Любопытно сопоставить поэтому роман Дюма с соответствующими местами весьма объективных мемуаров знаменитого своими афоризмами герцога Франсуа де Ларошфуко, где говорится о Ришелье: «У него был широкий и проницательный ум, нрав — крутой и трудный; он был щедр, смел в своих замыслах, но вечно дрожал за себя… Все, кто не покорялись его желаниям, навлекали на себя его ненависть, а чтобы возвысить своих ставленников и сгубить врагов, любые средства были для него хороши. Страсть, которая издавна влекла его к королеве, превратилась в озлобленность против нее».

О Бекингэме и его взаимоотношениях с Анной Австрийской там сказано: «Первой встречей на церемонии его представления они воспользовались, чтобы поговорить о делах, занимавших их неизмеримо живее, чем дела обеих корон, и были поглощены лишь заботами своей страсти… Такое поведение королевы уязвило гордость кардинала Ришелье и возбудило его ревность, и он постарался как можно сильнее восстановить против нее короля». Далее описывается, как Бекингэм вынужден был уехать в Англию, и подробно излагается история с алмазными подвесками, подаренными герцогу Анной Австрийской и срезанными у него графиней Карлейль (послужившей, вероятно, отдаленным прототипом для образа Миледи).

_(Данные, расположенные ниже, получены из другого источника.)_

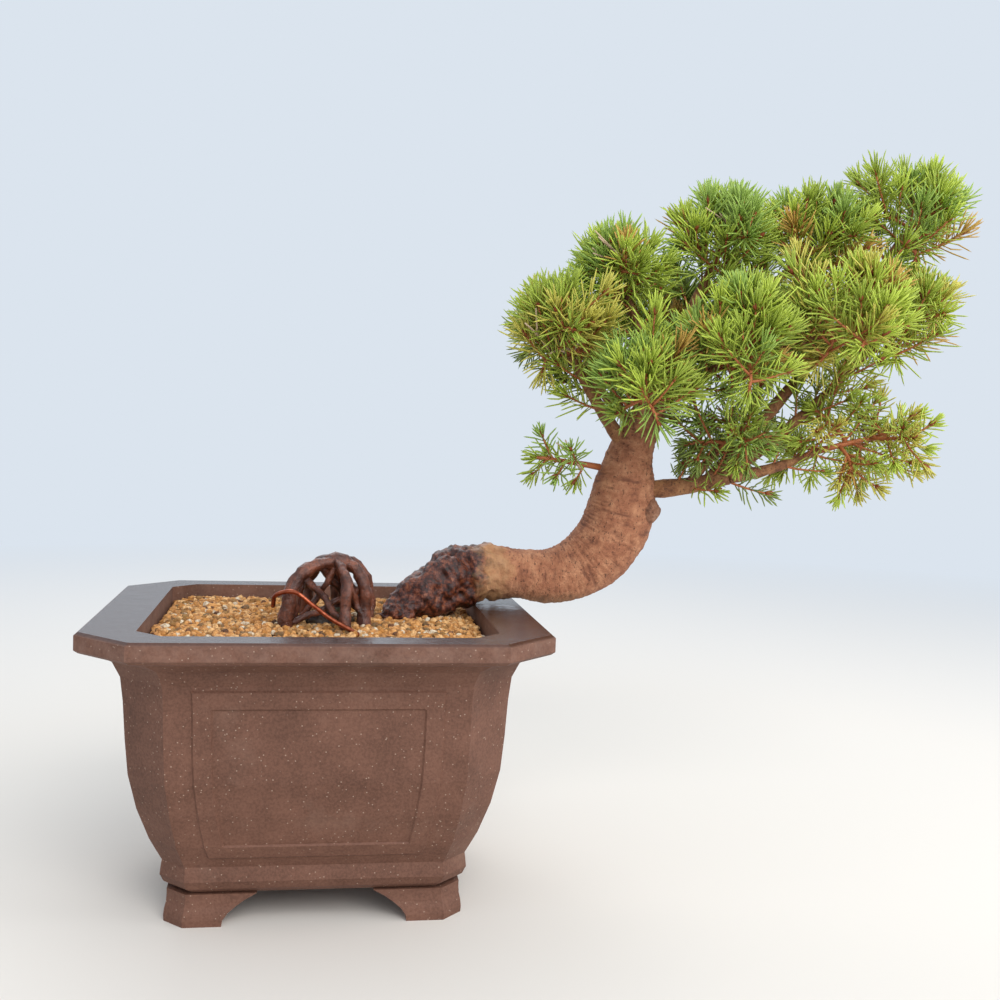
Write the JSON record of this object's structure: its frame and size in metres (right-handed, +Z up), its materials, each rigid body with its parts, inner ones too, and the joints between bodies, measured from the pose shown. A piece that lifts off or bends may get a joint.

Наконец, по поводу осады Ла-Рошели сообщается: «Общеизвестно, что герцог Бекингэм прибыл с сильным флотом, чтобы помочь Ла-Рошели… но далеко не все знают, что кардинал обвинил королеву в том, будто это предприятие было задумано герцогом Бекингэмом сообща с нею, чтобы принудить к заключению мира с гугенотами и доставить герцогу предлог возвратиться ко двору и свидеться с королевою. Эти замыслы герцога Бекингэма оказались тщетными: Ла-Рошель была взята, а герцог убит вскоре после своего возвращения в Англию. Кардинал с жестокосердною прямотой выражал свою радость по случаю его гибели; он позволил себе язвительные слова о скорби королевы и стал снова надеяться».